■ **WRITTEN TASK**
Write out all the material exactly. Leave nothing out.

■ **SOURCE EXCERPT**
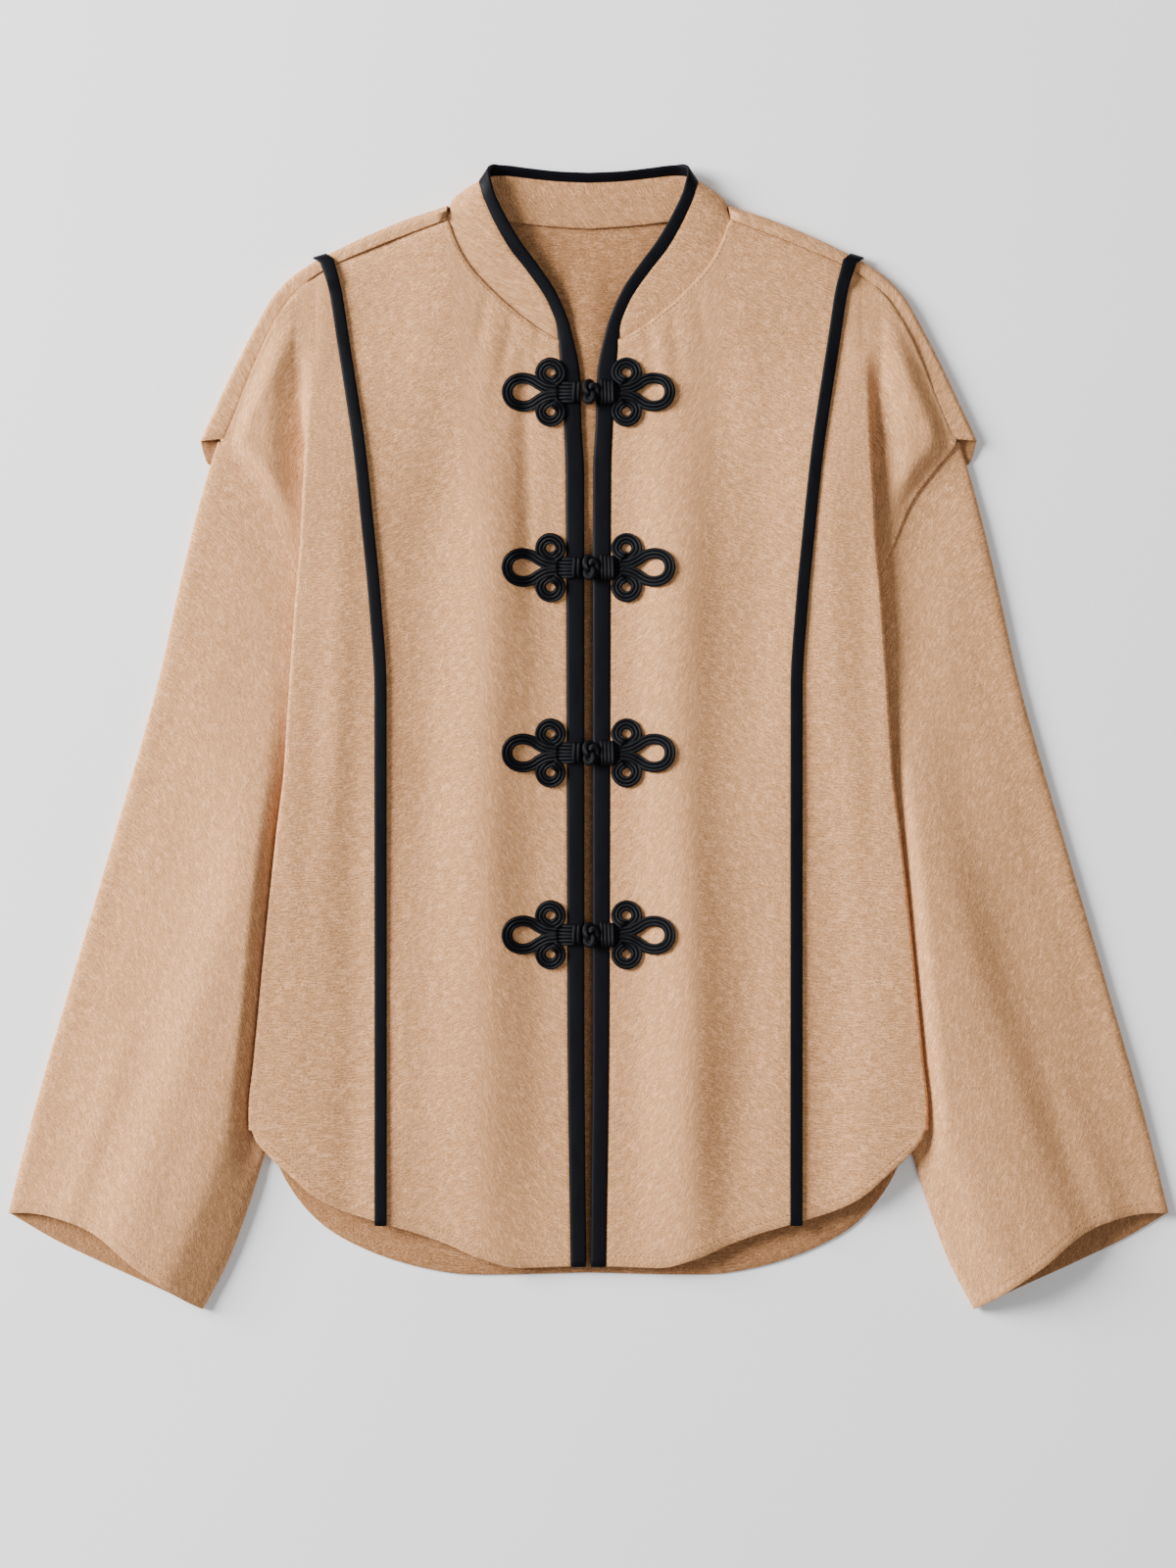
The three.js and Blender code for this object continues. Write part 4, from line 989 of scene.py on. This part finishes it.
def camel_material(settings):
    material, n, uv = new_material("camel_suiting")
    if n is None:
        return material
    weave = use_group(n, weave_group(settings.weave_pitch), uv)
    base = settings.cloth_color
    tone = n.mix(n.spread(weave["Cloud"], 0.3, 0.7), shade(base, 0.955), shade(base, 1.045))
    pale = paler(base, (1.45, 1.5, 1.6))
    bright = paler(base, (1.6, 1.7, 2.0))
    tone = n.mix(n.spread(weave["Fleck"], 0.51, 0.62, 0, 0.9), tone, pale)
    tone = n.mix(n.spread(weave["Fleck"], 0.49, 0.38, 0, 0.9), tone, shade(base, 0.6))
    tone = n.mix(weave["Curl"], tone, bright)
    tone = n.mix(n.spread(weave["Slub"], 0.52, 0.64, 0, 0.6), tone, pale)
    tone = n.mix(n.spread(weave["Slub"], 0.48, 0.36, 0, 0.7), tone, shade(base, 0.66))
    # Painted shade: faces marked by the inner attribute are multiplied towards this brown, as shade inside
    # the garment and along seams and edges
    inner = n.add("ShaderNodeAttribute", attribute_name="inner").outputs["Fac"]
    tone = n.mix(inner, tone, (0.64, 0.61, 0.58, 1), "MULTIPLY")
    rough = n.spread(weave["Fleck"], 0.3, 0.7, 0.82, 0.95)
    return finish_shader(material, n, tone, rough, weave["Height"], 0.3, 0.0003,
                         Sheen_Weight=0.03, Sheen_Roughness=0.5, Specular_IOR_Level=0.12)


def satin_material(settings):
    material, n, uv = new_material("black_satin_tape")
    if n is None:
        return material
    base = settings.trim_color
    split = n.add("ShaderNodeSeparateXYZ", ("Vector", uv))
    slant = n.math("ADD", split.outputs[0], n.math("MULTIPLY", split.outputs[1], 0.55))
    twill = n.math("SINE", n.math("MULTIPLY", slant, 2 * math.pi / (settings.weave_pitch * 0.8)))
    cloud = n.noise(uv, 140, 3, (1, 0.35, 1))
    lint = n.noise(uv, 1900, 2, offset=(5, 5, 0))
    tone = n.mix(n.spread(cloud, 0.3, 0.7), shade(base, 0.75), shade(base, 1.35))
    tone = n.mix(n.spread(lint, 0.66, 0.8, 0, 0.5), tone, shade(base, 3.2))
    rough = n.spread(cloud, 0.3, 0.7, 0.42, 0.56)
    height = n.math("ADD", n.math("MULTIPLY", twill, 0.3), n.math("MULTIPLY", cloud, 1.2))
    return finish_shader(material, n, tone, rough, height, 0.3, 0.0003,
                         Specular_IOR_Level=0.1)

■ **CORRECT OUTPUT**
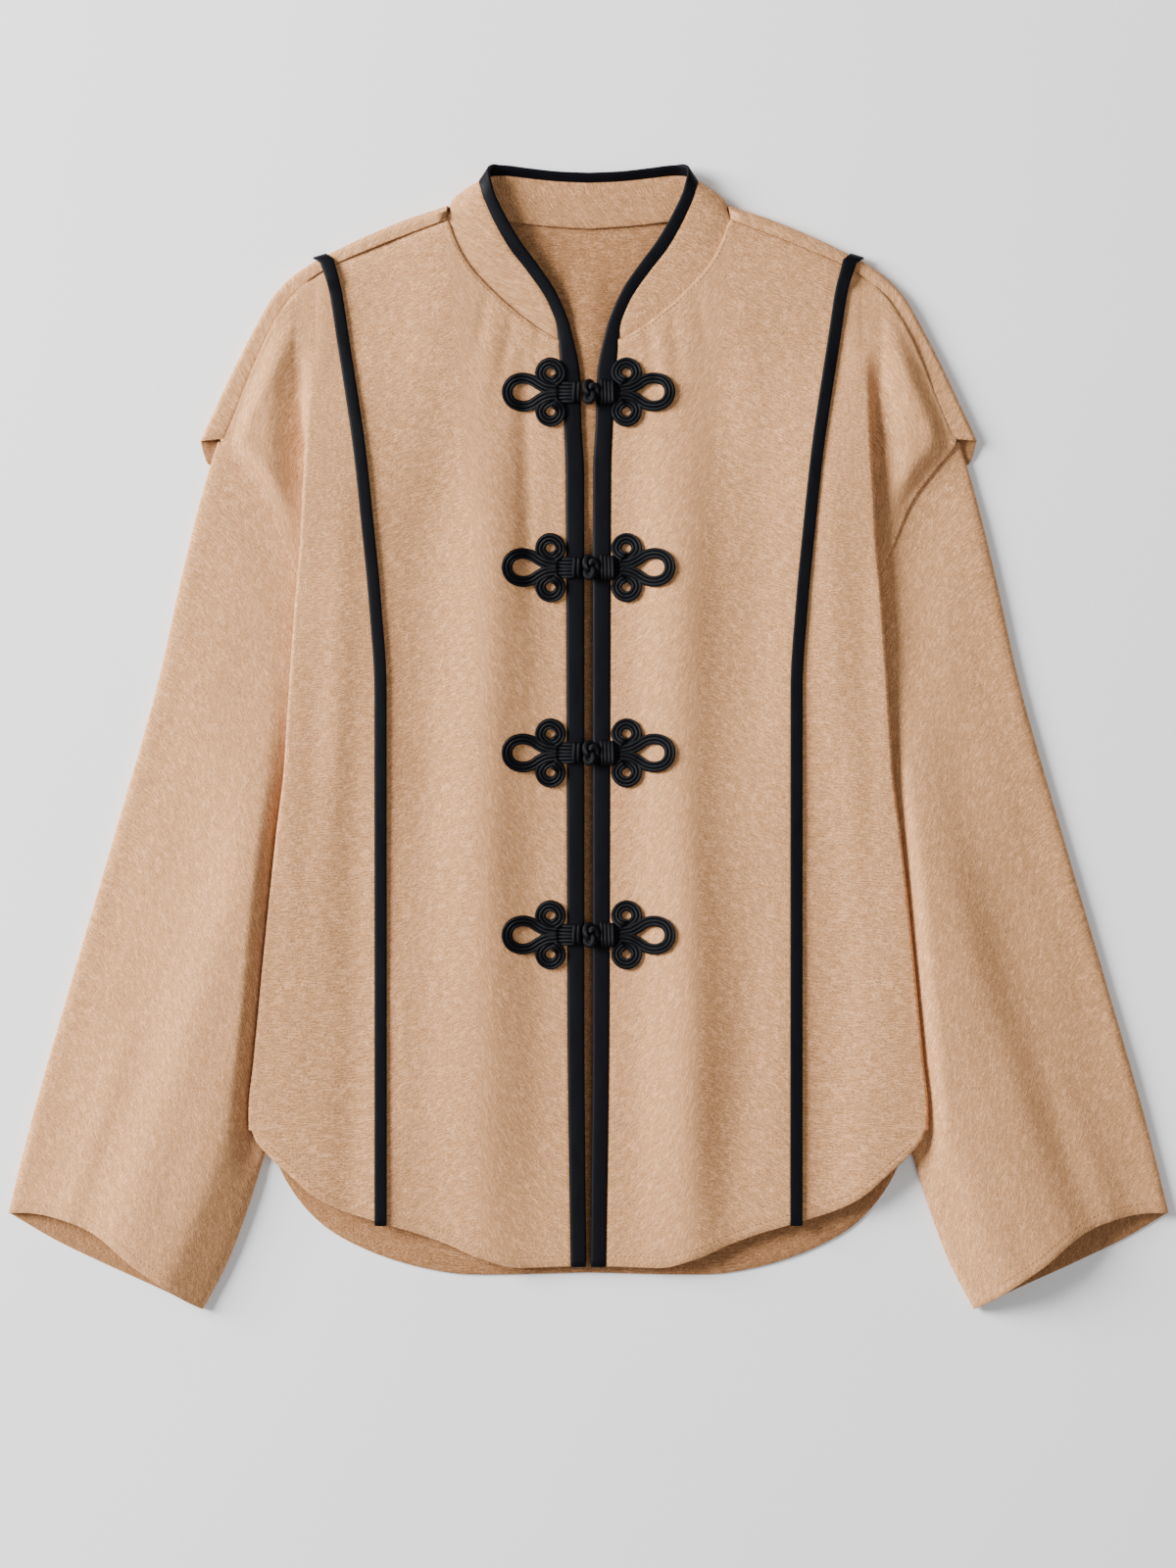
The three.js and Blender code for this object continues. Write part 4, from line 989 of scene.py on. This part finishes it.
def camel_material(settings):
    material, n, uv = new_material("camel_suiting")
    if n is None:
        return material
    weave = use_group(n, weave_group(settings.weave_pitch), uv)
    base = settings.cloth_color
    tone = n.mix(n.spread(weave["Cloud"], 0.3, 0.7), shade(base, 0.955), shade(base, 1.045))
    pale = paler(base, (1.45, 1.5, 1.6))
    bright = paler(base, (1.6, 1.7, 2.0))
    tone = n.mix(n.spread(weave["Fleck"], 0.51, 0.62, 0, 0.9), tone, pale)
    tone = n.mix(n.spread(weave["Fleck"], 0.49, 0.38, 0, 0.9), tone, shade(base, 0.6))
    tone = n.mix(weave["Curl"], tone, bright)
    tone = n.mix(n.spread(weave["Slub"], 0.52, 0.64, 0, 0.6), tone, pale)
    tone = n.mix(n.spread(weave["Slub"], 0.48, 0.36, 0, 0.7), tone, shade(base, 0.66))
    # Painted shade: faces marked by the inner attribute are multiplied towards this brown, as shade inside
    # the garment and along seams and edges
    inner = n.add("ShaderNodeAttribute", attribute_name="inner").outputs["Fac"]
    tone = n.mix(inner, tone, (0.64, 0.61, 0.58, 1), "MULTIPLY")
    rough = n.spread(weave["Fleck"], 0.3, 0.7, 0.82, 0.95)
    return finish_shader(material, n, tone, rough, weave["Height"], 0.3, 0.0003,
                         Sheen_Weight=0.03, Sheen_Roughness=0.5, Specular_IOR_Level=0.12)


def satin_material(settings):
    material, n, uv = new_material("black_satin_tape")
    if n is None:
        return material
    base = settings.trim_color
    split = n.add("ShaderNodeSeparateXYZ", ("Vector", uv))
    slant = n.math("ADD", split.outputs[0], n.math("MULTIPLY", split.outputs[1], 0.55))
    twill = n.math("SINE", n.math("MULTIPLY", slant, 2 * math.pi / (settings.weave_pitch * 0.8)))
    cloud = n.noise(uv, 140, 3, (1, 0.35, 1))
    lint = n.noise(uv, 1900, 2, offset=(5, 5, 0))
    tone = n.mix(n.spread(cloud, 0.3, 0.7), shade(base, 0.75), shade(base, 1.35))
    tone = n.mix(n.spread(lint, 0.66, 0.8, 0, 0.5), tone, shade(base, 3.2))
    rough = n.spread(cloud, 0.3, 0.7, 0.42, 0.56)
    height = n.math("ADD", n.math("MULTIPLY", twill, 0.3), n.math("MULTIPLY", cloud, 1.2))
    return finish_shader(material, n, tone, rough, height, 0.3, 0.0003,
                         Specular_IOR_Level=0.1)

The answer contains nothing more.